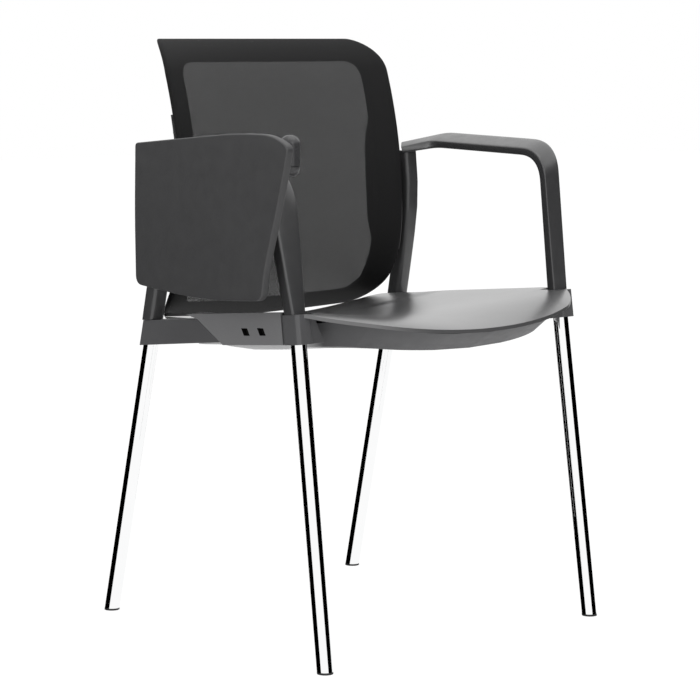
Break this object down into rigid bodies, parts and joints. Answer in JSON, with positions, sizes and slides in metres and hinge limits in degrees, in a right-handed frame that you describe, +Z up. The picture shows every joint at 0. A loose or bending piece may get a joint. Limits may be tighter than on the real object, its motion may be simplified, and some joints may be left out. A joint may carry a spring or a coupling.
{
  "type": "office armchair",
  "caption": "Office armchair with tube legs, moulded seat, curved mesh back and a writing tablet that flips up and swivels in from the right arm.",
  "frame": {"origin": "middle of the outline on the floor, under the seat", "axes": "+X to the sitter's left, -Y to the front, +Z up"},
  "size_m": [0.5906, 0.5642, 0.843],
  "materials": {
    "chromed_steel": "polished chrome plate",
    "steel": "zinc plated",
    "black_plastic": "finely grained satin",
    "dark_grey_plastic": "satin",
    "grey_plastic": "satin",
    "pale_grey_plastic": "satin",
    "tablet_grey": "smooth satin",
    "black_mesh": "open knitted mesh"
  },
  "bodies": {
    "chair": {"leg_front_right": "chromed_steel", "leg_front_left": "chromed_steel", "leg_rear_right": "chromed_steel", "leg_rear_left": "chromed_steel", "glide_front_right": "black_plastic", "glide_front_left": "black_plastic", "glide_rear_right": "black_plastic", "glide_rear_left": "black_plastic", "side_rail_right": "steel", "side_rail_left": "steel", "cross_tube_front": "steel", "cross_tube_rear": "steel", "socket_front_right": "grey_plastic", "socket_front_left": "grey_plastic", "socket_rear_right": "grey_plastic", "socket_rear_left": "grey_plastic", "side_cover_right": "pale_grey_plastic", "side_cover_left": "pale_grey_plastic", "seat_cover": "pale_grey_plastic", "seat_shell": "dark_grey_plastic", "seat_screws": "steel", "spigots": "steel", "arm_right": "black_plastic", "arm_left": "black_plastic", "upright_right": "black_plastic", "upright_left": "black_plastic", "back_frame": "black_plastic", "back_mesh": "black_mesh", "back_screws": "steel", "pivot_pin": "steel"},
    "swivel": {"pivot_washer": "black_plastic", "swivel_barrel": "black_plastic", "pivot_cap": "black_plastic", "hinge_pin": "steel"},
    "tablet": {"hinge_leaf": "steel", "hinge_screws": "steel", "tablet": "tablet_grey"}
  },
  "joints": [
    {"name": "tablet_swivel", "type": "hinge", "parent": "chair", "child": "swivel", "pos_m": [-0.2515, -0.16415, 0.69], "axis": [0, 0, 1], "range_deg": [0, 180]},
    {"name": "tablet_flip", "type": "hinge", "parent": "swivel", "child": "tablet", "pos_m": [-0.27825, -0.15315, 0.706], "axis": [0, 1, 0], "range_deg": [0, 90]}
  ]
}
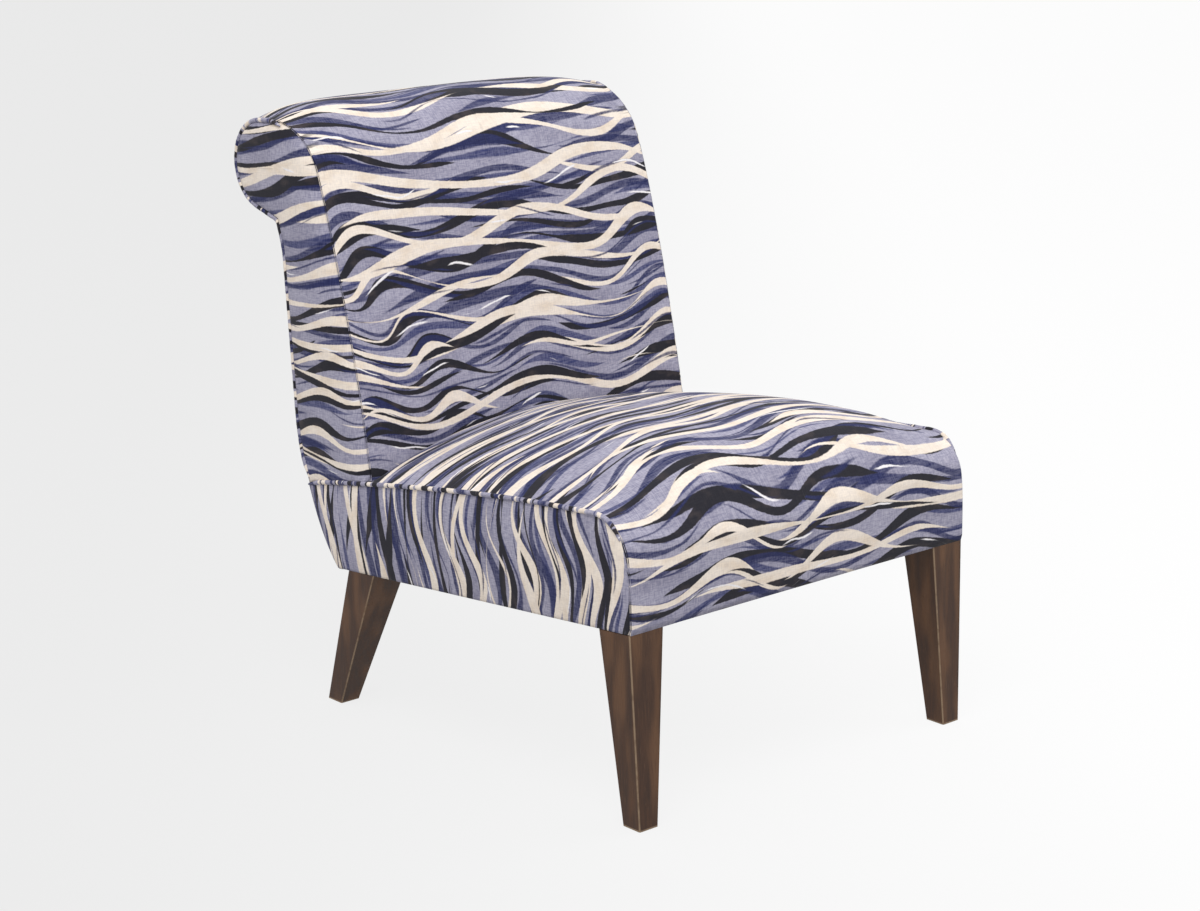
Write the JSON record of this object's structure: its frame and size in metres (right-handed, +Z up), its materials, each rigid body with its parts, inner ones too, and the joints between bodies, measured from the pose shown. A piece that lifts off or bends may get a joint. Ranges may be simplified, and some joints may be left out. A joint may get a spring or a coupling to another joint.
{
  "type": "slipper chair",
  "caption": "Armless upholstered slipper chair with a domed seat, a reclined rolled-back backrest, welted side panels and square tapered wooden legs",
  "frame": {"origin": "on the floor, under the middle of the chair's bounding box", "axes": "+Z up, -Y towards the front of the chair where the sitter's legs hang, +X towards the right as seen from in front"},
  "size_m": [0.605, 0.8374, 0.8122],
  "materials": {
    "cover_fabric": "printed linen weave, matt",
    "welt_fabric": "the same cloth cut on the bias over cord",
    "foam": "polyurethane foam under polyester wadding",
    "frame_wood": "planed softwood and plywood, bare",
    "leg_wood": "dark espresso stain, satin lacquer",
    "spring_steel": "bare drawn wire, lightly oiled",
    "zinc_steel": "zinc plated",
    "webbing": "woven elastic webbing",
    "fibreboard": "bent thin fibreboard",
    "burlap": "coarse jute burlap",
    "cambric": "black nonwoven dust cloth"
  },
  "bodies": {
    "root": {"leg_front_left": "leg_wood", "leg_front_right": "leg_wood", "leg_rear_left": "leg_wood", "leg_rear_right": "leg_wood", "leg_plate_front_left": "zinc_steel", "leg_plate_front_right": "zinc_steel", "leg_plate_rear_left": "zinc_steel", "leg_plate_rear_right": "zinc_steel", "hanger_bolt_front_left": "zinc_steel", "hanger_bolt_front_right": "zinc_steel", "hanger_bolt_rear_left": "zinc_steel", "hanger_bolt_rear_right": "zinc_steel", "corner_block_front_left": "frame_wood", "corner_block_front_right": "frame_wood", "corner_block_rear_left": "frame_wood", "corner_block_rear_right": "frame_wood", "front_rail": "frame_wood", "rear_rail": "frame_wood", "side_rail_left": "frame_wood", "side_rail_right": "frame_wood", "back_post_left": "frame_wood", "back_post_right": "frame_wood", "back_lower_rail": "frame_wood", "back_neck_rail": "frame_wood", "back_top_rail": "frame_wood", "roll_panel": "fibreboard", "back_strap_1": "webbing", "back_strap_2": "webbing", "back_strap_3": "webbing", "seat_spring_1": "spring_steel", "seat_spring_2": "spring_steel", "seat_spring_3": "spring_steel", "seat_spring_4": "spring_steel", "seat_spring_5": "spring_steel", "spring_tie_wire": "spring_steel", "spring_clip_front_1": "zinc_steel", "spring_clip_front_2": "zinc_steel", "spring_clip_front_3": "zinc_steel", "spring_clip_front_4": "zinc_steel", "spring_clip_front_5": "zinc_steel", "spring_clip_rear_1": "zinc_steel", "spring_clip_rear_2": "zinc_steel", "spring_clip_rear_3": "zinc_steel", "spring_clip_rear_4": "zinc_steel", "spring_clip_rear_5": "zinc_steel", "spring_insulator": "burlap", "seat_foam": "foam", "back_foam": "foam", "seat_cover": "cover_fabric", "inside_back_cover": "cover_fabric", "outside_back_cover": "cover_fabric", "seat_side_panel_left": "cover_fabric", "seat_side_panel_right": "cover_fabric", "back_side_panel_left": "cover_fabric", "back_side_panel_right": "cover_fabric", "seat_welt_left": "welt_fabric", "seat_welt_right": "welt_fabric", "back_welt_left": "welt_fabric", "back_welt_right": "welt_fabric", "dust_cover": "cambric"}
  },
  "joints": []
}
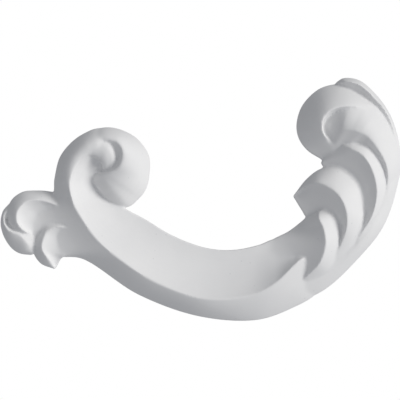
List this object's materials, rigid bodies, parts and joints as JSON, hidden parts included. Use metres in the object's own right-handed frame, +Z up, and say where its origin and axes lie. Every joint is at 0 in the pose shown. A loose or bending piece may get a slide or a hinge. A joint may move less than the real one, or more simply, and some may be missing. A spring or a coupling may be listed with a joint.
{
  "type": "swag onlay",
  "caption": "Cast C-shaped swag onlay with ball volutes, overlapping acanthus fingers and a small curled leaf, flat at the back for fixing to a wall, door or mantel.",
  "frame": {"origin": "on the flat back, behind the thick lower part of the sweep", "axes": "+Y out of the back and into the wall, +X along the length to the right as seen from the front, +Z up"},
  "size_m": [0.3203, 0.0285, 0.194],
  "materials": {
    "white_primer": "factory-primed matte white casting"
  },
  "bodies": {
    "root": {"swag_onlay": "white_primer"}
  },
  "joints": []
}
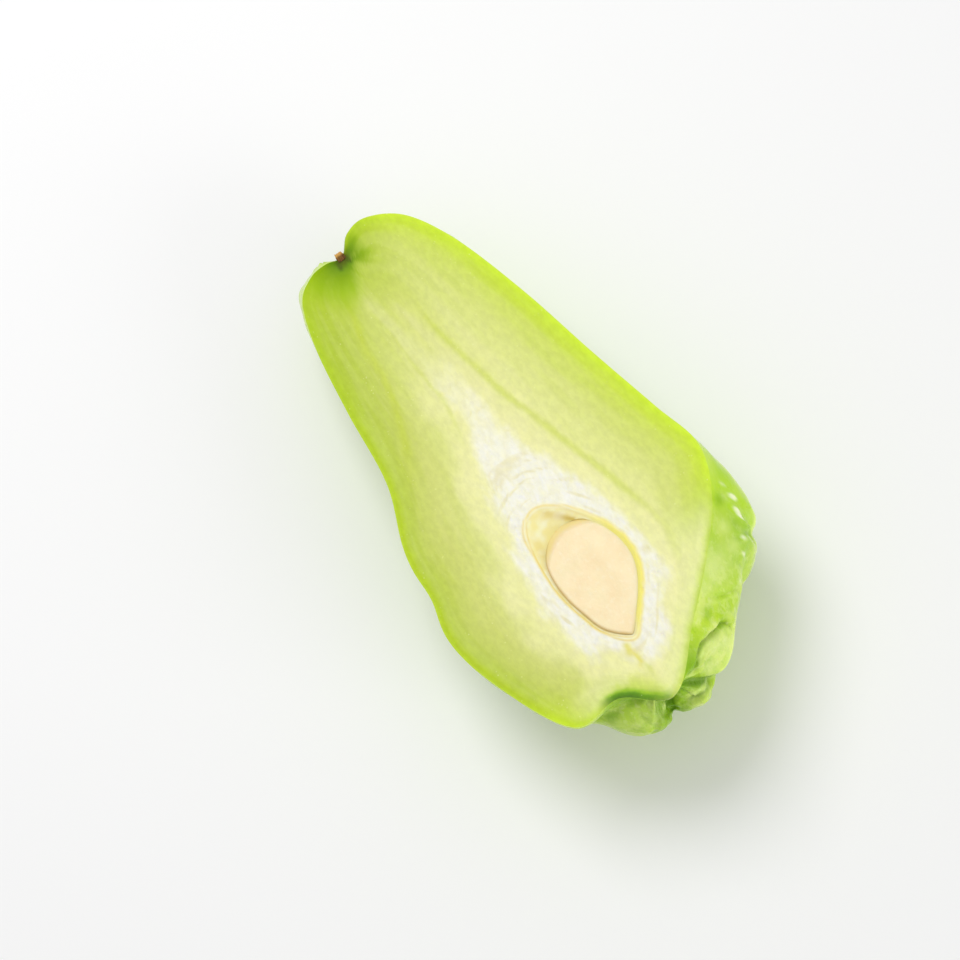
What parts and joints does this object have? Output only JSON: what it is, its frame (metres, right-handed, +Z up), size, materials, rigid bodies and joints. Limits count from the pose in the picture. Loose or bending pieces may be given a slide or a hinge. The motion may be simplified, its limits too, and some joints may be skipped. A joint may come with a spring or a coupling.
{
  "type": "halved chayote squash",
  "caption": "Chayote squash cut lengthwise, lying on its furrowed green skin with the pale cut face up and the split seed in its hollow; fresh produce for kitchen and market scenes.",
  "frame": {"origin": "middle of the footprint, on the surface the half lies on", "axes": "+X from the stem end to the blossom end, +Z up; the cut face looks up and leans 7 degrees towards the stem end and 5 degrees towards -Y"},
  "size_m": [0.1424, 0.073, 0.0389],
  "materials": {
    "flesh_and_skin": "wet pale flesh on the cut face, waxy green skin",
    "seed": "cut seed, satin, cream",
    "dried_stem": "dry, matt, brown"
  },
  "bodies": {
    "root": {"fruit_half": "flesh_and_skin", "seed_half": "seed", "stem_stub": "dried_stem"}
  },
  "joints": []
}
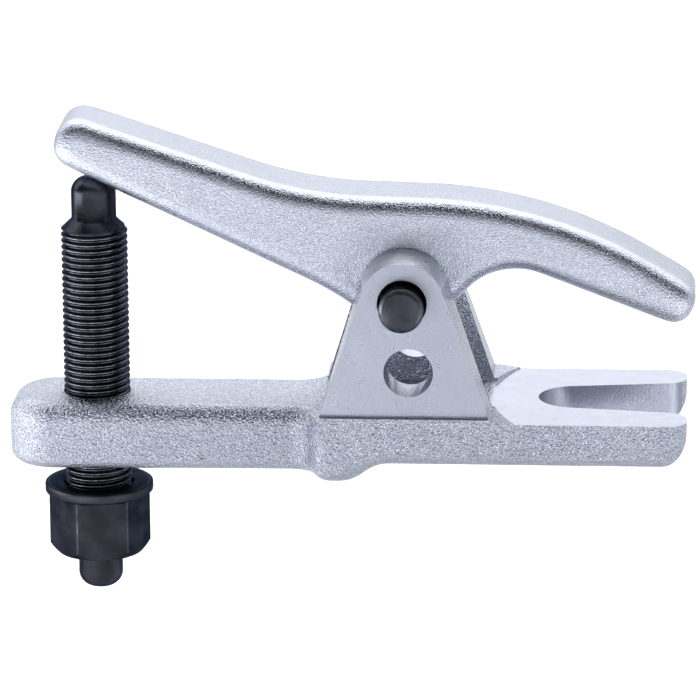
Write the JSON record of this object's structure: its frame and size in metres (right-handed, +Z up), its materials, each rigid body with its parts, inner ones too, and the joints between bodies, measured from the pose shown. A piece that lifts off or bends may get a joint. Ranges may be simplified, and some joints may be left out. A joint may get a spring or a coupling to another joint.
{
  "type": "ball joint separator",
  "caption": "Forged fork with a rocking lever on a clevis pin, pushed up by a forcing screw so the lever's nose presses a ball joint stud out of the fork.",
  "frame": {"origin": "on the axis of the lower pivot bore, midway between the two ears", "axes": "+X to the fork's tips, +Y along the pivot bores, +Z up along the forcing screw"},
  "size_m": [0.1471, 0.05, 0.1057],
  "materials": {
    "satin_chrome": "satin chrome plate over a shot-blasted forging",
    "black_oxide": "black oxide, lightly oiled",
    "spring_wire": "drawn spring wire"
  },
  "bodies": {
    "fork": {"fork_body": "satin_chrome"},
    "screw": {"forcing_screw": "black_oxide"},
    "nut": {"drive_nut": "black_oxide"},
    "lever": {"lever": "satin_chrome", "pivot_pin": "black_oxide", "pin_snap_ring": "spring_wire"}
  },
  "joints": [
    {"name": "screw_travel", "type": "slide", "parent": "fork", "child": "screw", "axis": [0, 0, 1], "range_m": [-0.03, 0.0056]},
    {"name": "hex_turn", "type": "hinge", "parent": "screw", "child": "nut", "pos_m": [-0.0682, 0, -0.0385], "axis": [0, 0, 1], "range_deg": [-7660, 1430]},
    {"name": "lever_swing", "type": "hinge", "parent": "fork", "child": "lever", "pos_m": [-0.0013, 0, 0.0146], "axis": [0, 1, 0], "range_deg": [-23.2, 4.4]}
  ],
  "couplings": [
    {"joint": "hex_turn", "follows": "screw_travel", "rad_per_m": 4452.7},
    {"joint": "lever_swing", "follows": "screw_travel", "rad_per_m": 13.425}
  ]
}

------------------------------------------------------------

** PROBLEM REQUIREMENTS **
Lines that hold "picture" are the ones to copy; find all of them.

** EXERCISE OUTPUT **
Break this object down into rigid bodies, parts and joints. Answer in JSON, with positions, sizes and slides in metres and hinge limits in degrees, in a right-handed frame that you describe, +Z up. The picture shows every joint at 0. A loose or bending piece may get a joint. Limits may be tighter than on the real object, its motion may be simplified, and some joints may be left out. A joint may carry a spring or a coupling.
What parts and joints does this object have? Output only JSON: what it is, its frame (metres, right-handed, +Z up), size, materials, rigid bodies and joints. Limits count from the pose in the picture. Loose or bending pieces may be given a slide or a hinge. The motion may be simplified, its limits too, and some joints may be skipped. A joint may come with a spring or a coupling.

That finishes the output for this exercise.